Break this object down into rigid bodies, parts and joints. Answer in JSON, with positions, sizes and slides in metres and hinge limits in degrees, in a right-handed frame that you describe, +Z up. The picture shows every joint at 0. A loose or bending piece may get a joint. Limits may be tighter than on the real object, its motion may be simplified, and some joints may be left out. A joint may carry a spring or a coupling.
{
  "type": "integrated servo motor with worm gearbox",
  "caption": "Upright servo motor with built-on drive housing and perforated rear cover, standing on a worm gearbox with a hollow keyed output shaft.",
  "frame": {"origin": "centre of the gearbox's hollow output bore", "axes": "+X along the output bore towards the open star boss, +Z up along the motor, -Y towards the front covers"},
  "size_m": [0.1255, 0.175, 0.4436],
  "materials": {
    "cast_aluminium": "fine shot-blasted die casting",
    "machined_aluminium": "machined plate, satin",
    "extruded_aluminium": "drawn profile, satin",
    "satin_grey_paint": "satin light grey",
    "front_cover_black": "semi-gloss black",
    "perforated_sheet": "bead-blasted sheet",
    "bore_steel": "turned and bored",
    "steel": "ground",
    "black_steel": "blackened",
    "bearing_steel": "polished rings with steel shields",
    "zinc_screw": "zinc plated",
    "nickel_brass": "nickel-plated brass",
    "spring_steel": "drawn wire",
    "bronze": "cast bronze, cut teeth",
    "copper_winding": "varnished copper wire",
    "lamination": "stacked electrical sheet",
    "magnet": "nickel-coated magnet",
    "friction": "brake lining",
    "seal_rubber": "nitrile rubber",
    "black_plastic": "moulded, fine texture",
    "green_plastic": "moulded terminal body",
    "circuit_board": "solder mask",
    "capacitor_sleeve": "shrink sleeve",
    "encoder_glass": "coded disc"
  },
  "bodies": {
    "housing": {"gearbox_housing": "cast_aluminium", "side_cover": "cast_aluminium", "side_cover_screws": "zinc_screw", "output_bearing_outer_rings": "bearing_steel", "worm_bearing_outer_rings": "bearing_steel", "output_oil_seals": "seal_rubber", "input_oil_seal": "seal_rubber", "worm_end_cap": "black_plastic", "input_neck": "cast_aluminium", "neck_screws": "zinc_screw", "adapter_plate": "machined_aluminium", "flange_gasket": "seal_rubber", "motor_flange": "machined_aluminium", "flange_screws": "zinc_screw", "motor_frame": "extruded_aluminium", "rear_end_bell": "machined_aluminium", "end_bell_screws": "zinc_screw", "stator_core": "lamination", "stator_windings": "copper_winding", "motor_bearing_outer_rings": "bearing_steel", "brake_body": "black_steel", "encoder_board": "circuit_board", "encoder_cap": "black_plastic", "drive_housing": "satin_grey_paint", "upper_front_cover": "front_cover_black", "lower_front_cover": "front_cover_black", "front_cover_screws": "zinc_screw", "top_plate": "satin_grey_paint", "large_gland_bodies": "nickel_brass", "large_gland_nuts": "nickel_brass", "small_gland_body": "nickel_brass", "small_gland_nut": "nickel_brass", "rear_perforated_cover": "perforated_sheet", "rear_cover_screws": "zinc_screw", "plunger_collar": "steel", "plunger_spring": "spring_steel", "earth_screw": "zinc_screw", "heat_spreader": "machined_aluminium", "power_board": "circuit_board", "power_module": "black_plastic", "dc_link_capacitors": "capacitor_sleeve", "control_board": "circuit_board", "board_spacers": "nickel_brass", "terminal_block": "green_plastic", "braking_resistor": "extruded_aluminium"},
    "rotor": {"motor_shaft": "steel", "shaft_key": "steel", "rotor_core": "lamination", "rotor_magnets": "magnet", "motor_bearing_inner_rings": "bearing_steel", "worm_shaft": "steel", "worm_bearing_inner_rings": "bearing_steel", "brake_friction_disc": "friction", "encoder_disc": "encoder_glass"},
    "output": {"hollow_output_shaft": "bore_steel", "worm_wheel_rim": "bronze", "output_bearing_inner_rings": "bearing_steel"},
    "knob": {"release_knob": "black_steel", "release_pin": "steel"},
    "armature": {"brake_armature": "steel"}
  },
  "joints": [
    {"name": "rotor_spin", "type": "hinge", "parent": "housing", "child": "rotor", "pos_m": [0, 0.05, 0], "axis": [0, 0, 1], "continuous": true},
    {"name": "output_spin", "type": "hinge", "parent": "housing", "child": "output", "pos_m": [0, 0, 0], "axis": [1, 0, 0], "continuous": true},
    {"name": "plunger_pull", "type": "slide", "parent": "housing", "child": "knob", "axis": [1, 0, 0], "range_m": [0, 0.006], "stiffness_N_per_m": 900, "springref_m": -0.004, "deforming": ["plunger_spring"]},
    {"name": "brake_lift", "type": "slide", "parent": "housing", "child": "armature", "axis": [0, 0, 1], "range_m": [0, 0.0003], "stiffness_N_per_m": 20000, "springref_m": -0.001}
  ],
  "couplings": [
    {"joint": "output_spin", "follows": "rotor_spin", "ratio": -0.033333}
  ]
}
..............................
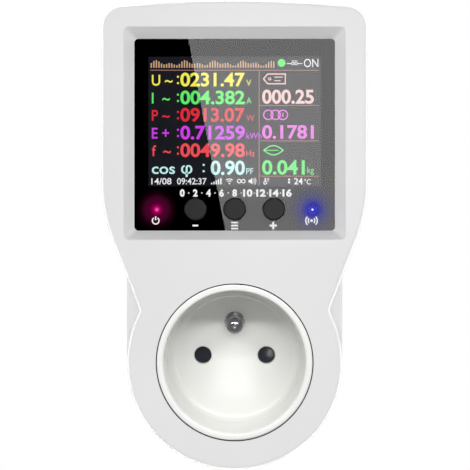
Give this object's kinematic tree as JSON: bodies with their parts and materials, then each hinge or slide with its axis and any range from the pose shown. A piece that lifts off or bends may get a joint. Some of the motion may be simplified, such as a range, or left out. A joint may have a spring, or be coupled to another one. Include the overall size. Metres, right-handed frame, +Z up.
..............................
## PROBLEM REQUIREMENTS
Identify every line above with the string "JSON" in it. Copy those lines.

## THE ANSWER
Break this object down into rigid bodies, parts and joints. Answer in JSON, with positions, sizes and slides in metres and hinge limits in degrees, in a right-handed frame that you describe, +Z up. The picture shows every joint at 0. A loose or bending piece may get a joint. Limits may be tighter than on the real object, its motion may be simplified, and some joints may be left out. A joint may carry a spring or a coupling.
Give this object's kinematic tree as JSON: bodies with their parts and materials, then each hinge or slide with its axis and any range from the pose shown. A piece that lifts off or bends may get a joint. Some of the motion may be simplified, such as a range, or left out. A joint may have a spring, or be coupled to another one. Include the overall size. Metres, right-handed frame, +Z up.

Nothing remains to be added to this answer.